_Your instructions_: Output the material below in full, exactly as it is.

** Begin Supplied data **

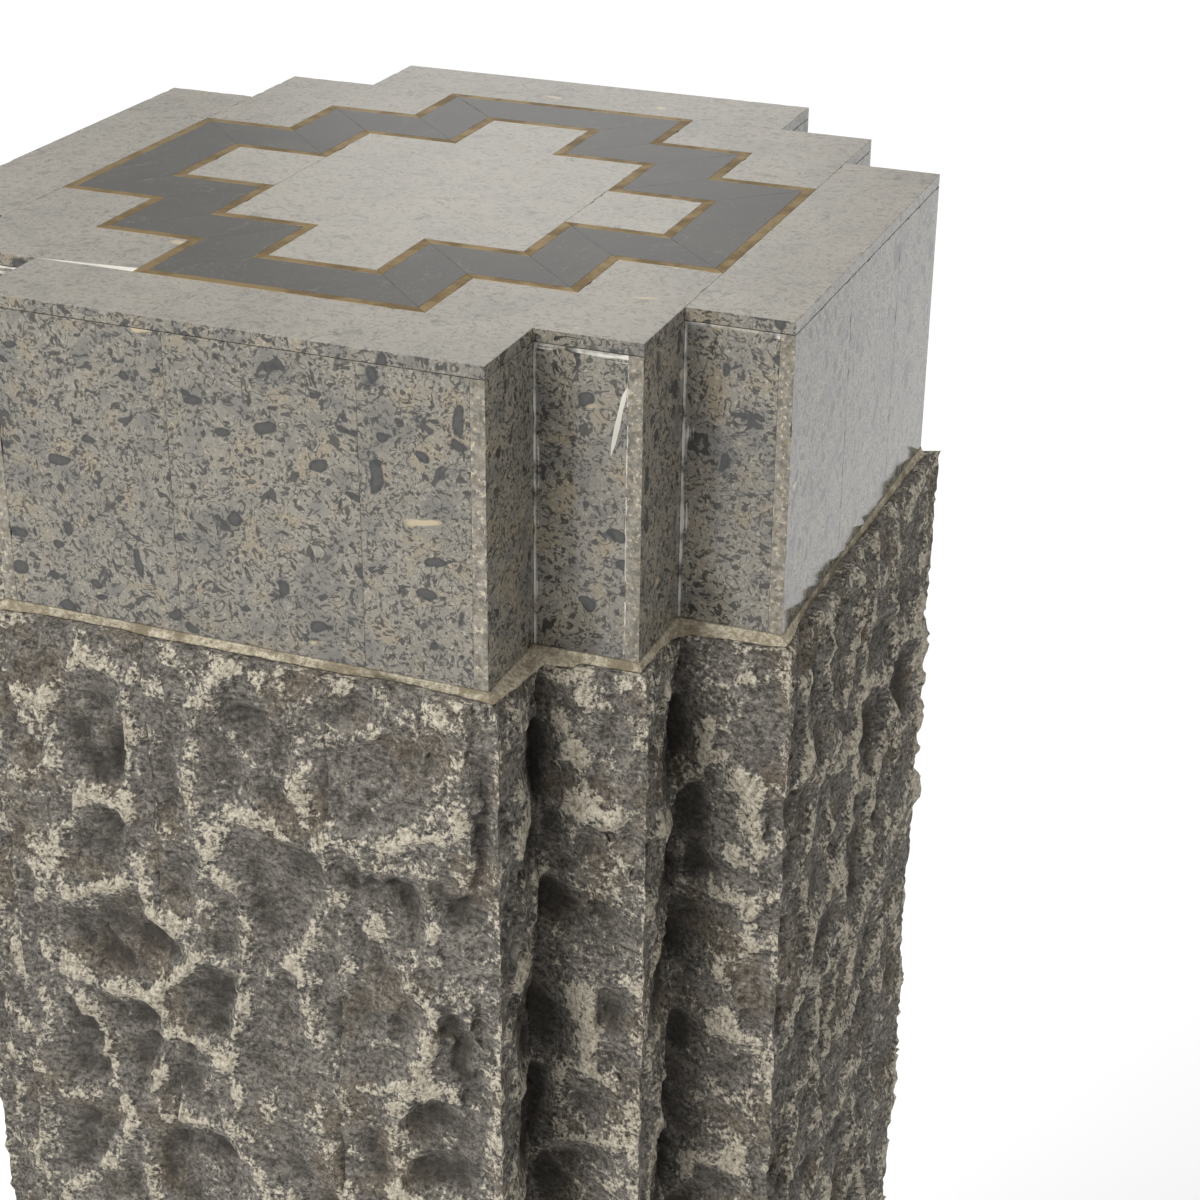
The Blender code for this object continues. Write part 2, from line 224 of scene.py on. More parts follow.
def sawn_limestone(name):
    """The tiles' sawn edges: the same stone rubbed down but not polished.

    The eye gets matt grey grains, with yellow rust and cream filler in blots of 2 to 3 mm.
    """
    made, tree, shader = new_material(name)
    place = own_place(tree)
    coarse = {"Vector": place, "Scale": 1000 / 2.0, "Detail": 4.0, "Roughness": 0.7}
    grains = add_node(tree, "TexNoise", coarse).outputs["Fac"]
    tone = add_node(tree, "MapRange", {"Value": grains, "From Min": 0.38, "From Max": 0.62}).outputs[0]
    ground = {0: tone, 6: linear("#56524a"), 7: linear("#8a8478")}
    colour = add_node(tree, "Mix", ground, data_type="RGBA").outputs[2]
    for size, low, shade, share in ((3.0, 0.53, "#7d6e52", 0.45), (1.6, 0.54, "#bdb29a", 0.75)):
        blotted = {"Vector": place, "Scale": 1000 / size, "Detail": 4.0, "Roughness": 0.65}
        blot = add_node(tree, "TexNoise", blotted).outputs["Fac"]
        fade = {"Value": blot, "From Min": low, "From Max": low + 0.12, "To Max": share}
        shown = add_node(tree, "MapRange", fade, interpolation_type="SMOOTHSTEP").outputs[0]
        colour = add_node(tree, "Mix", {0: shown, 6: colour, 7: linear(shade)}, data_type="RGBA").outputs[2]
    tree.links.new(colour, shader.inputs["Base Color"])
    shader.inputs["Roughness"].default_value = 0.45
    bump = add_node(tree, "Bump", {"Height": grains, "Strength": 0.2, "Distance": 0.0003})
    tree.links.new(bump.outputs[0], shader.inputs["Normal"])
    return made


def joint_filler(name, dirty, clean):
    """The filler that was wiped into the joints: cream cement, matt, gone brown where dirt got in."""
    made, tree, shader = new_material(name)
    place = add_node(tree, "TexCoord").outputs["Object"]
    dirt = add_node(tree, "TexNoise", {"Vector": place, "Scale": 1000 / 11, "Detail": 5.0}).outputs["Fac"]
    colour = add_node(tree, "Mix", {0: dirt, 6: linear(dirty), 7: linear(clean)}, data_type="RGBA")
    tree.links.new(colour.outputs[2], shader.inputs["Base Color"])
    shader.inputs["Roughness"].default_value = 0.9
    return made


def add_piece(name, verts, faces, finishes, stands_for=None):
    """Adds a piece of the pedestal from its mesh and its finishes, standing for a node if one is given."""
    mesh = bpy.data.meshes.new(name)
    mesh.from_pydata(verts, [], faces)
    for finish in finishes:
        mesh.materials.append(finish)
    made = bpy.data.objects.new(name, mesh)
    bpy.context.scene.collection.objects.link(made)
    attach(made, "root")
    if stands_for:
        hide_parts(stands_for)
    return made


def rings(count, levels):
    """The four-sided faces between outlines of so many points, each below the one before."""
    faces = []
    for level in range(levels):
        for i in range(count):
            after = (i + 1) % count
            a, b = level * count, (level + 1) * count
            faces.append((a + i, b + i, b + after, a + after))
    return faces


def chance(column, row, seed):
    """A repeatable number from 0 to 1 for each whole column and row."""
    mixed = np.sin(column * 127.1 + row * 311.7 + seed * 74.7) * 43758.5453
    return mixed - np.floor(mixed)


def turned(point, quarter):
    """A plan point turned about the middle by so many quarter turns."""
    x, y = point
    for _ in range(quarter):
        x, y = -y, x
    return x, y


def stepped(half):
    """The plan's twenty corners, anticlockwise from the right face's far end."""
    middle, short = half - NOTCH_STEP, half - 2 * NOTCH_STEP
    corner = [(half, short), (middle, short), (middle, middle), (short, middle), (short, half)]
    return [turned(point, quarter) for quarter in range(4) for point in corner]


def straightened(points):
    """The same outline without points that lie on a straight side."""
    kept = []
    for i, (x, y) in enumerate(points):
        (x0, y0), (x1, y1) = points[i - 1], points[(i + 1) % len(points)]
        if abs((x - x0) * (y1 - y) - (y - y0) * (x1 - x)) > 1e-9:
            kept.append((x, y))
    return kept


def worn_tile(name, outline, origin, across, up, thickness, wear, nick, seed, finishes, node,
              distances=None):
    """A tile whose front arris is eased by a varying width, with small nicks.

    The outline is anticlockwise on the tile's front, in the directions across and up from the origin.
    The finishes are those of the front and of the edges. The distances give how far a point is from an
    inner corner and from the top, for the residue there.
    """
    origin, across, up = Vector(origin), Vector(across), Vector(up)
    out = across.cross(up)
    outline = straightened(outline)
    count = len(outline)
    rim, inward = [], []
    for i in range(count):
        a, b, before = Vector(outline[i]), Vector(outline[(i + 1) % count]), Vector(outline[i - 1])
        along, arriving = (b - a).normalized(), (a - before).normalized()
        side = Vector((-along.y, along.x))
        last_side = Vector((-arriving.y, arriving.x))
        rim.append(a)
        inward.append((side + last_side) / (1 + side.dot(last_side)))
        pieces = max(1, round((b - a).length / OUTLINE_SPACING))
        for piece in range(1, pieces):
            rim.append(a.lerp(b, piece / pieces))
            inward.append(side)
    total = len(rim)
    verts, away = [], []
    for level in range(3):
        for i, (point, side) in enumerate(zip(rim, inward)):
            nicked = chance(i, seed, 2) > 1 - NICKED_SHARE
            ease = wear * (0.6 + 0.8 * chance(i, seed, 1)) + nick * nicked
            deep = (0.0, -ease, -thickness)[level]
            flat = point + side * ease if level == 0 else point
            verts.append(tuple(origin + across * flat.x + up * flat.y + out * deep))
            away.append(distances(flat.x, flat.y) if distances else (FAR, FAR))
    faces = [tuple(range(total)), tuple(reversed(range(2 * total, 3 * total)))] + rings(total, 2)
    made = add_piece(name, verts, faces, finishes, node)
    for attribute, values in zip(("from_corner", "from_top"), zip(*away)):
        made.data.attributes.new(attribute, "FLOAT", "POINT").data.foreach_set("value", values)
    for face in made.data.polygons:
        face.material_index = 1 if face.index >= 2 + total else 0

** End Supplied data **

_Result of the exercise_:
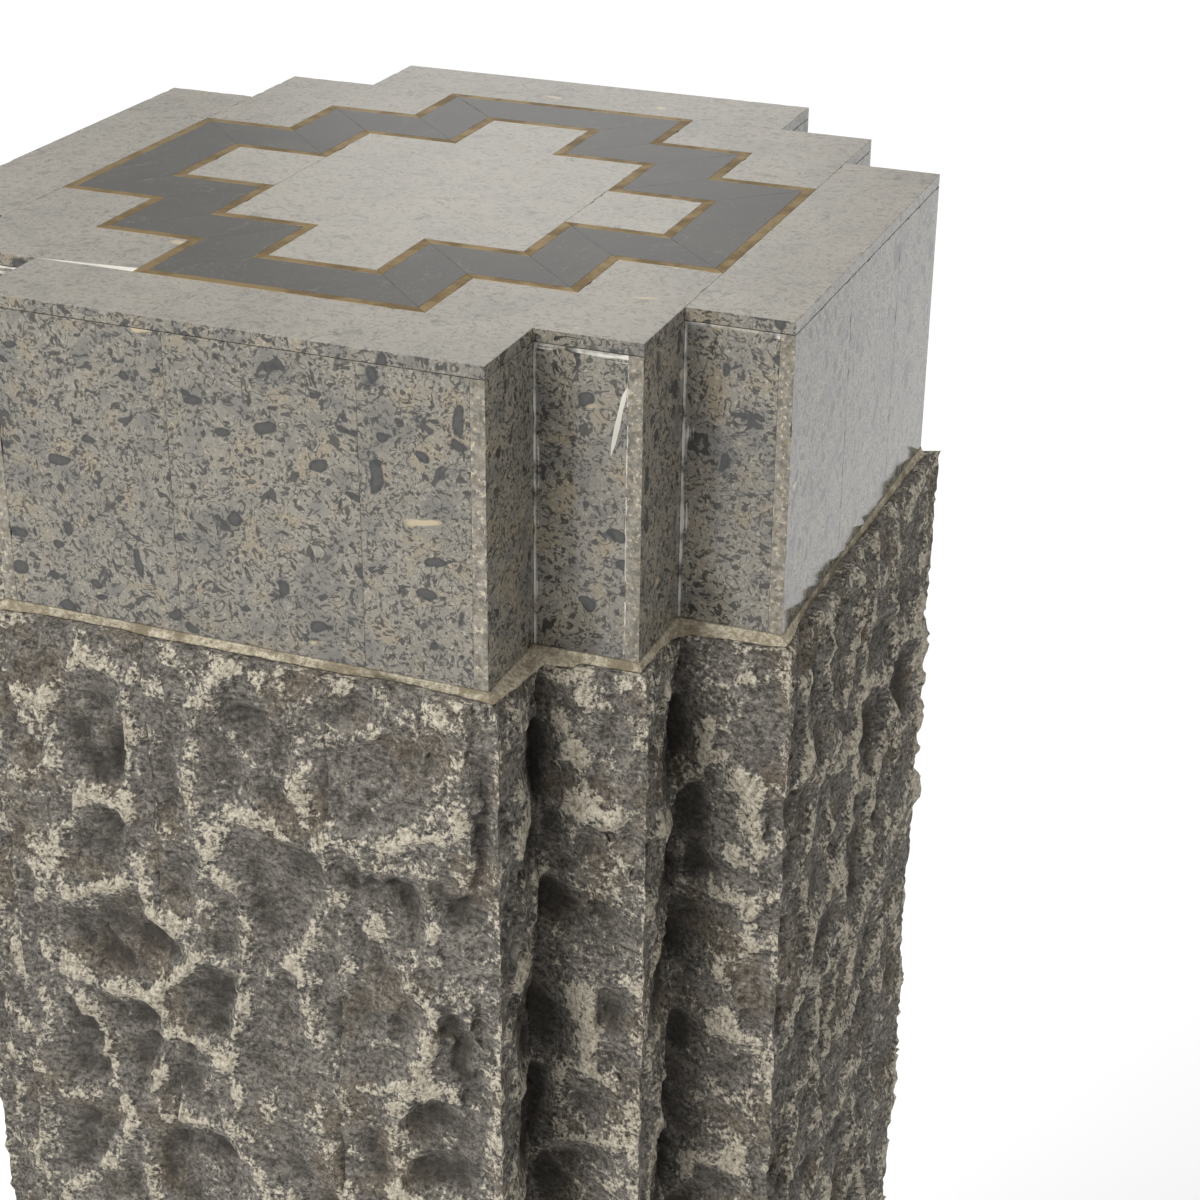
The Blender code for this object continues. Write part 2, from line 224 of scene.py on. More parts follow.
def sawn_limestone(name):
    """The tiles' sawn edges: the same stone rubbed down but not polished.

    The eye gets matt grey grains, with yellow rust and cream filler in blots of 2 to 3 mm.
    """
    made, tree, shader = new_material(name)
    place = own_place(tree)
    coarse = {"Vector": place, "Scale": 1000 / 2.0, "Detail": 4.0, "Roughness": 0.7}
    grains = add_node(tree, "TexNoise", coarse).outputs["Fac"]
    tone = add_node(tree, "MapRange", {"Value": grains, "From Min": 0.38, "From Max": 0.62}).outputs[0]
    ground = {0: tone, 6: linear("#56524a"), 7: linear("#8a8478")}
    colour = add_node(tree, "Mix", ground, data_type="RGBA").outputs[2]
    for size, low, shade, share in ((3.0, 0.53, "#7d6e52", 0.45), (1.6, 0.54, "#bdb29a", 0.75)):
        blotted = {"Vector": place, "Scale": 1000 / size, "Detail": 4.0, "Roughness": 0.65}
        blot = add_node(tree, "TexNoise", blotted).outputs["Fac"]
        fade = {"Value": blot, "From Min": low, "From Max": low + 0.12, "To Max": share}
        shown = add_node(tree, "MapRange", fade, interpolation_type="SMOOTHSTEP").outputs[0]
        colour = add_node(tree, "Mix", {0: shown, 6: colour, 7: linear(shade)}, data_type="RGBA").outputs[2]
    tree.links.new(colour, shader.inputs["Base Color"])
    shader.inputs["Roughness"].default_value = 0.45
    bump = add_node(tree, "Bump", {"Height": grains, "Strength": 0.2, "Distance": 0.0003})
    tree.links.new(bump.outputs[0], shader.inputs["Normal"])
    return made


def joint_filler(name, dirty, clean):
    """The filler that was wiped into the joints: cream cement, matt, gone brown where dirt got in."""
    made, tree, shader = new_material(name)
    place = add_node(tree, "TexCoord").outputs["Object"]
    dirt = add_node(tree, "TexNoise", {"Vector": place, "Scale": 1000 / 11, "Detail": 5.0}).outputs["Fac"]
    colour = add_node(tree, "Mix", {0: dirt, 6: linear(dirty), 7: linear(clean)}, data_type="RGBA")
    tree.links.new(colour.outputs[2], shader.inputs["Base Color"])
    shader.inputs["Roughness"].default_value = 0.9
    return made


def add_piece(name, verts, faces, finishes, stands_for=None):
    """Adds a piece of the pedestal from its mesh and its finishes, standing for a node if one is given."""
    mesh = bpy.data.meshes.new(name)
    mesh.from_pydata(verts, [], faces)
    for finish in finishes:
        mesh.materials.append(finish)
    made = bpy.data.objects.new(name, mesh)
    bpy.context.scene.collection.objects.link(made)
    attach(made, "root")
    if stands_for:
        hide_parts(stands_for)
    return made


def rings(count, levels):
    """The four-sided faces between outlines of so many points, each below the one before."""
    faces = []
    for level in range(levels):
        for i in range(count):
            after = (i + 1) % count
            a, b = level * count, (level + 1) * count
            faces.append((a + i, b + i, b + after, a + after))
    return faces


def chance(column, row, seed):
    """A repeatable number from 0 to 1 for each whole column and row."""
    mixed = np.sin(column * 127.1 + row * 311.7 + seed * 74.7) * 43758.5453
    return mixed - np.floor(mixed)


def turned(point, quarter):
    """A plan point turned about the middle by so many quarter turns."""
    x, y = point
    for _ in range(quarter):
        x, y = -y, x
    return x, y


def stepped(half):
    """The plan's twenty corners, anticlockwise from the right face's far end."""
    middle, short = half - NOTCH_STEP, half - 2 * NOTCH_STEP
    corner = [(half, short), (middle, short), (middle, middle), (short, middle), (short, half)]
    return [turned(point, quarter) for quarter in range(4) for point in corner]


def straightened(points):
    """The same outline without points that lie on a straight side."""
    kept = []
    for i, (x, y) in enumerate(points):
        (x0, y0), (x1, y1) = points[i - 1], points[(i + 1) % len(points)]
        if abs((x - x0) * (y1 - y) - (y - y0) * (x1 - x)) > 1e-9:
            kept.append((x, y))
    return kept


def worn_tile(name, outline, origin, across, up, thickness, wear, nick, seed, finishes, node,
              distances=None):
    """A tile whose front arris is eased by a varying width, with small nicks.

    The outline is anticlockwise on the tile's front, in the directions across and up from the origin.
    The finishes are those of the front and of the edges. The distances give how far a point is from an
    inner corner and from the top, for the residue there.
    """
    origin, across, up = Vector(origin), Vector(across), Vector(up)
    out = across.cross(up)
    outline = straightened(outline)
    count = len(outline)
    rim, inward = [], []
    for i in range(count):
        a, b, before = Vector(outline[i]), Vector(outline[(i + 1) % count]), Vector(outline[i - 1])
        along, arriving = (b - a).normalized(), (a - before).normalized()
        side = Vector((-along.y, along.x))
        last_side = Vector((-arriving.y, arriving.x))
        rim.append(a)
        inward.append((side + last_side) / (1 + side.dot(last_side)))
        pieces = max(1, round((b - a).length / OUTLINE_SPACING))
        for piece in range(1, pieces):
            rim.append(a.lerp(b, piece / pieces))
            inward.append(side)
    total = len(rim)
    verts, away = [], []
    for level in range(3):
        for i, (point, side) in enumerate(zip(rim, inward)):
            nicked = chance(i, seed, 2) > 1 - NICKED_SHARE
            ease = wear * (0.6 + 0.8 * chance(i, seed, 1)) + nick * nicked
            deep = (0.0, -ease, -thickness)[level]
            flat = point + side * ease if level == 0 else point
            verts.append(tuple(origin + across * flat.x + up * flat.y + out * deep))
            away.append(distances(flat.x, flat.y) if distances else (FAR, FAR))
    faces = [tuple(range(total)), tuple(reversed(range(2 * total, 3 * total)))] + rings(total, 2)
    made = add_piece(name, verts, faces, finishes, node)
    for attribute, values in zip(("from_corner", "from_top"), zip(*away)):
        made.data.attributes.new(attribute, "FLOAT", "POINT").data.foreach_set("value", values)
    for face in made.data.polygons:
        face.material_index = 1 if face.index >= 2 + total else 0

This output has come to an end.